Jakarta, aktual.com – Empat puluh satu tahun silam, pimpinan2 mahasiswa ITB pada waktu itu Heri Akmadi, Rizal Ramli, Irzadi Mirwan, Jusman SD dll. menolak kepempinan Soeharto yg otoriter. Mereka memperjuangkan Indonesia yg lebih demokratis, bebas KKN dan ekonomi yang lebih adil. Gerakan diikuti oleh mahasiswa dari puluhan universitas di seluruh Indonesia. Dari Bandung, Makasar, Surabaya, Jokya, Semarang, Jakarta, Medan, Palembang dll. Puluhan pimpinan mahasiswa di seluruh Indonesia ditangkap diadili, dihukum 6bulan sampai 1,5 tahun.
Presiden Soeharto marah sekali, memerintahkan ABRI untuk menyerbu dan menduduki Kampus ITB di Jalan Ganesa Bandung.
Berikut adalah cerita kejadian penyerbuan itu berdasarkan biografi Let Jen Himawan Soetanto, Panglima Kodam Silawangi yg menolak penyerbuan militer thd kampus ITB. Sehingga komando pimpinan penyerbuan itu diambil alih langsung oleh Kopkamtib, menggunakan sebagian besar pasukan dari eks Timor Timor.
Salah satu ‘shock treatment’ dari Operasi Kilat dari Kopkamtib adalah serbuan yang dilakukan oleh Pasukan berbaret hijau ke kampus ITB pada dinihari 9 Februari 1978. Beberapa hari sebelumnya, kampus ITB dijadikan tempat kumpul para mahasiswa.
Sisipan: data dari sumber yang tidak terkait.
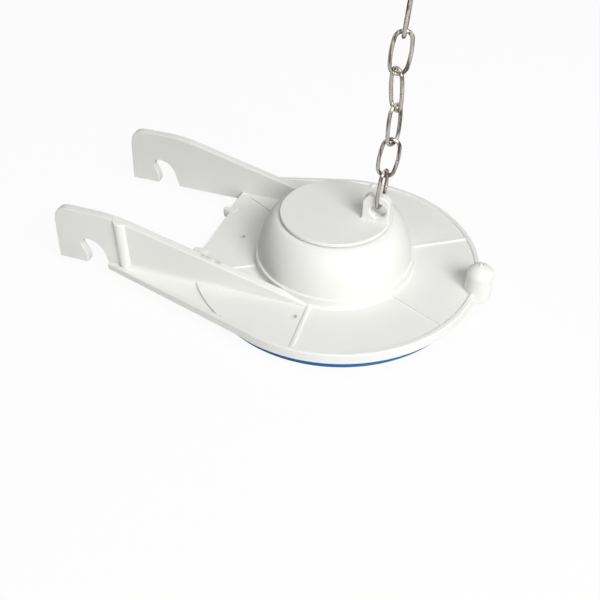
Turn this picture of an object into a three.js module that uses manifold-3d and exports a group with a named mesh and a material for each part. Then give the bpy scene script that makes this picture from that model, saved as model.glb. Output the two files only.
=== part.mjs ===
// A toilet flapper: a white moulded frame with a bell and two hook arms, a cap with a chain eye,
// a blue seal ring under the disc, and a wire chain that ends in a clip.
// Millimetres, +Z up. The disc lies level, the arms point along -X and the front knob along +X.
import * as THREE from 'three';
import { mergeVertices } from 'three/addons/utils/BufferGeometryUtils.js';
import Module from 'manifold-3d';

const wasm = await Module();
wasm.setup();

// Disc and rim, with z = 0 at the top of the rim
const RIM_RADIUS = 38;
const RIM_WIDTH = 0.85;
const RIM_HEIGHT = 0.4;
const PLATE_THICKNESS = 2.15;
const RIM_ROUND = 0.2;
const REAR_EDGE = 35.8;
const REAR_STEP = 0.6;
const REAR_NOTCH = 20.6;

// Ribs and moulding marks on the plate
const RIB_WIDTH = 0.8;
const RIB_HEIGHT = 0.4;
const RIB_COUNT = 6;
const MARK_PLACES = [[-28.1, 1], [-3, -25.6]];
const MARK_RADIUS = 0.45;
const MARK_DEPTH = 0.35;

// Bell
const BELL_OFFSET = 0.9;
const BELL_FOOT_RADIUS = 20.7;
const BELL_TOP_RADIUS = 14.7;
const BELL_HEIGHT = 13.4;
const BELL_ROUNDNESS = 1.84;
const BELL_WALL = 1.6;
const BELL_STEP = 0.55;
const BELL_STEP_HEIGHT = 2.6;
const BELL_FLARE = 0.75;
const BELL_FLARE_HEIGHT = 0.8;
const NECK_RADIUS = 12.2;
const NECK_WALL = 1.7;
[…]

Pasukan itu mengobrak abrik dan mendudukinya. Menurut catatan, delapan orang mahasiswa luka terkena pukulan popor senapan. Kemudian rumah Prof.Dr. Ir. Iskandar Alisjahbana yang terletak hanya ratusan meter dari kampus ITB dan UNPAD diberondong peluru yang mengenai ruang tidur anaknya. Untungnya, anak perempuannya sedang tidak tidur di kamar tersebut. Keesokan harinya, rektor ITB mendatangi rumah Pangdam Siliwangi dan menuntut penjelasan sekaligus tanggung jawab atas perbuatan itu. “Hoe kunnen jullie zo laf zijn?” Mengapa kalian bisa begitu pengecut ? Katanya kepada Himawan Sutanto.
“Saya kira sudah jelas kebijaksanaan yang saya gariskan kepada mereka. Sehingga kalau ada dikatakan serbuan yang brutal dinihari di ITB dan penembakan rumah rektor, saya tidak tahu dari pasukan mana mereka itu. Saya tegaskan bahwa mereka pasti bukan dari Siliwangi atau TNI dan Polri yang ada di Bandung atau di Jawa barat” ujar Himawan lagi.
“Maka saat Prof.Iskandar mengatakan saya pengecut, saya katakan saya tidak tahu dari oknum mana mereka. Tapi saya tentunya sulit untuk membantah bahwa pelakunya bukan tentara. Karena peluru-peluru yang ditemukan dirumah Prof. Iskandar di jl. Sulanjana itu kaliber 45. Yang punya kaliber 45 itu siapa?”.
Soal penembakan rumahnya, pencopotannya sebagai rektor dan pencegahan ke luar negeri ditanyakan kepada teman dekatnya Doddy Tisnaamijaya. Doddy mengemukakan bahwa dari penjelasan yang ia peroleh dari Prof.B.J Habibie, pak Harto sangat tersinggung atas perbuatan mahasiswa-mahasiswa ITB dan amat kecewa mengapa Iskandar sebagai rektor ITB membiarkan mahasiswa-mahasiswanya melakukan penghinaan terbuka dan penghujatan itu.